Sur les autres moyens de M. C... :
En ce qui concerne la légalité du refus de délivrance d'un titre de séjour :
9. En premier lieu, l'arrêté attaqué a été signé par M. A... de la Fouchardière, directeur de cabinet du préfet de l'Ain, qui a reçu délégation à cet effet par un arrêté du 15 juin 2018, régulièrement publié. Par suite, le moyen tiré de l'incompétence doit être écarté.
10. En deuxième lieu, il résulte de ce qui a été dit au point 6 que le moyen selon lequel la demande d'autorisation de travail présentée par son employeur aurait été complète et régulière ne peut qu'être écarté comme inopérant.
11. En troisième lieu, pour contester l'appréciation du préfet selon laquelle l'emploi proposé ne souffre pas de difficultés particulières de recrutement, M. C... invoque le nombre d'offres d'emploi pour des mécaniciens dans le département de l'Ain résultant d'une recherche effectuée sur un site internet, dont la fiabilité des résultats est sérieusement discutée par le préfet de l'Ain. Le préfet a établi en première instance qu'une recherche réalisée sur le site de Pôle emploi avec les caractéristiques du contrat proposé aboutit à un résultat de moins de vingt offres, dont une seule correspondant au métier d'électromécanicien. Dans ces conditions, le métier de mécanicien, qui au demeurant ne figure pas dans l'arrêté du 18 janvier 2008 fixant la liste des métiers en tension, n'est pas caractérisé par des difficultés de recrutement particulières dans le département de l'Ain, comme l'a relevé le préfet dans l'arrêté en litige.
12. En quatrième lieu, M. C... est entré irrégulièrement en France le 17 août 2015 et s'y est maintenu en méconnaissance d'une précédente obligation de quitter le territoire français. Il ne justifie pas, en se prévalant d'une relation entretenue depuis un an avec une ressortissante française, de liens anciens, intenses et stables sur le territoire français. Il a vécu jusqu'à l'âge de vingt-trois ans en Albanie où réside sa famille.

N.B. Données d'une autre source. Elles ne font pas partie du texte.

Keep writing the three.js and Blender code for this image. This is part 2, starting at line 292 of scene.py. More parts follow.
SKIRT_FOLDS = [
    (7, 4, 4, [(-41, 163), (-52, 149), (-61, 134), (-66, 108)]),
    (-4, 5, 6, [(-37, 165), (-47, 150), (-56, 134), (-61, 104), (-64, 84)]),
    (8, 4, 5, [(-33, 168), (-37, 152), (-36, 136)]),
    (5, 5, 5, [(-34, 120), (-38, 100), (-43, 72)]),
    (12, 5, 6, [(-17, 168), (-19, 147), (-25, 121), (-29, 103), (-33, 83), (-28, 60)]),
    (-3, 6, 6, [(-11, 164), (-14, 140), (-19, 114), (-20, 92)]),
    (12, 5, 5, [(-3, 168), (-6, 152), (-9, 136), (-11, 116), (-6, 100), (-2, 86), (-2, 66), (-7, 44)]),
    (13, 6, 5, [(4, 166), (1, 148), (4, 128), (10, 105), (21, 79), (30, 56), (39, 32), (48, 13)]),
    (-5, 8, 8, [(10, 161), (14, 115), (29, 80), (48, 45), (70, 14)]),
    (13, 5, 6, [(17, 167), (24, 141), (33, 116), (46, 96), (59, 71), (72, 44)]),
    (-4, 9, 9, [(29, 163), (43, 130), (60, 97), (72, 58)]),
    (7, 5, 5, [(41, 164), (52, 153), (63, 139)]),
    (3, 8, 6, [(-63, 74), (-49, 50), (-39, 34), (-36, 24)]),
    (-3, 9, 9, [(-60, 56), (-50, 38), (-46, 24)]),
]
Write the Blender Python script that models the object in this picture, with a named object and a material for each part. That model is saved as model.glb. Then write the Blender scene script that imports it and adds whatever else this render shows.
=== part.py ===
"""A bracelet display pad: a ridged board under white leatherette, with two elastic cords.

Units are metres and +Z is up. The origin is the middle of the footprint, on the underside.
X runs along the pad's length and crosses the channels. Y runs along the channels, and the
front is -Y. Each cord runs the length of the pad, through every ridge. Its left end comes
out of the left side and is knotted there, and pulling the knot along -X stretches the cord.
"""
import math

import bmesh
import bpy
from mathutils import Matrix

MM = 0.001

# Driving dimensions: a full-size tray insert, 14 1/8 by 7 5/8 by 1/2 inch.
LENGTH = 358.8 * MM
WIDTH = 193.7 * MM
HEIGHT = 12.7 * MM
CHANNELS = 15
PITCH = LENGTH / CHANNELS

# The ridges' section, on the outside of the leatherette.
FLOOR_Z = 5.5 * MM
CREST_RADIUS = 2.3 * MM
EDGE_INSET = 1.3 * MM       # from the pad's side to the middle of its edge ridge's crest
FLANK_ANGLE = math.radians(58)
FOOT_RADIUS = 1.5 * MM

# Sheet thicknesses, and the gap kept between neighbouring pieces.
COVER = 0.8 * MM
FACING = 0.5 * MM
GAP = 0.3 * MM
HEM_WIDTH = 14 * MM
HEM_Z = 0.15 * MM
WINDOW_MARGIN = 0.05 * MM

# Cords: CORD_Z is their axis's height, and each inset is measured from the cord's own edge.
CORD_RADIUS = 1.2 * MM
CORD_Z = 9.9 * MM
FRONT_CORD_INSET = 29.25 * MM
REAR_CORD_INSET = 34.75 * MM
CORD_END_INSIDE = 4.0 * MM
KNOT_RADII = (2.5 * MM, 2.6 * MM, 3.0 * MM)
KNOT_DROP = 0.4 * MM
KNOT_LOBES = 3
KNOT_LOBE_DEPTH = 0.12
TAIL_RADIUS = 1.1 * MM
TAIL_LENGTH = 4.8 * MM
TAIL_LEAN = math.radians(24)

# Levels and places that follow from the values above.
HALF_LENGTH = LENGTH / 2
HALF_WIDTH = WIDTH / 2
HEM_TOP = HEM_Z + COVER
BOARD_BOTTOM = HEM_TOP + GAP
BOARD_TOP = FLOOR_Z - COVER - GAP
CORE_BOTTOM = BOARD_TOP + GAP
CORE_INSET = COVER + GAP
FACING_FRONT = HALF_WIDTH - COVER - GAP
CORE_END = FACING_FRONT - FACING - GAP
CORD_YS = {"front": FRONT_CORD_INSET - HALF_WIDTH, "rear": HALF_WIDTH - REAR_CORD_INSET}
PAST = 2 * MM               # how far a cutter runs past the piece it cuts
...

Le requérant n'est ainsi pas fondé à soutenir que l'arrêté en litige porte une atteinte disproportionnée à sa vie privée et familiale.
13. En cinquième lieu, compte tenu de ce qui a été dit aux points 10 à 12, en estimant que l'admission exceptionnelle au séjour de M. C... ne répond à aucune considération humanitaire et ne se justifie au regard d'aucun motif exceptionnel susceptible de conduire à une régularisation de sa situation pour des motifs professionnels ou pour des motifs privés ou familiaux, le préfet de l'Ain n'a pas entaché sa décision d'une erreur manifeste d'appréciation au regard des dispositions de l'article L. 313-14 du code de l'entrée et du séjour des étrangers et du droit d'asile.
14. En dernier lieu, M. C... n'ayant pas démontré l'illégalité du refus de délivrance d'un titre de séjour n'est pas fondé à s'en prévaloir, par la voie de l'exception, à l'appui des conclusions dirigées contre l'obligation de quitter le territoire français et la décision fixant le pays de destination.
15. Il résulte de ce qui précède que le préfet de l'Ain est fondé à demander, outre l'annulation du jugement qu'il attaque, le rejet de la demande de M. C... devant le tribunal administratif de Lyon.
Sur la requête n° 20LY01677 :
16. Le présent arrêt ayant statué sur la requête du préfet tendant à l'annulation du jugement du 20 mai 2020, il n'y a plus lieu de statuer sur ses conclusions tendant à ce qu'il soit sursis à son exécution.
Sur les frais liés aux litiges :
17. Les dispositions de l'article L. 761-1 du code de justice administrative et de l'article 37 de la loi du 10 juillet 1991 font obstacle à ce qu'une somme soit mise à ce titre à la charge de l'Etat, qui n'est pas la partie perdante.
D E C I D E :
Article 1er : Le jugement du tribunal administratif de Lyon du 20 mai 2020 est annulé.
Article 2 : La demande présentée par M. C... devant le tribunal administratif de Lyon et ses conclusions en appel sont rejetées.
Article 3 : Il n'y a pas lieu de statuer sur la requête du préfet de l'Ain à fin de sursis à exécution.
Article 4 : Le présent arrêt sera notifié à M. F... C... et au ministre de l'intérieur.
Copie en sera adressée au préfet de l'Ain.
Délibéré après l'audience du 9 novembre 2020 à laquelle siégeaient :
M. Daniel Josserand-Jaillet, président de chambre,
M. Thierry Besse, président-assesseur,
Mme D... B..., première conseillère.
Rendu public par mise à disposition au greffe le 10 décembre 2020.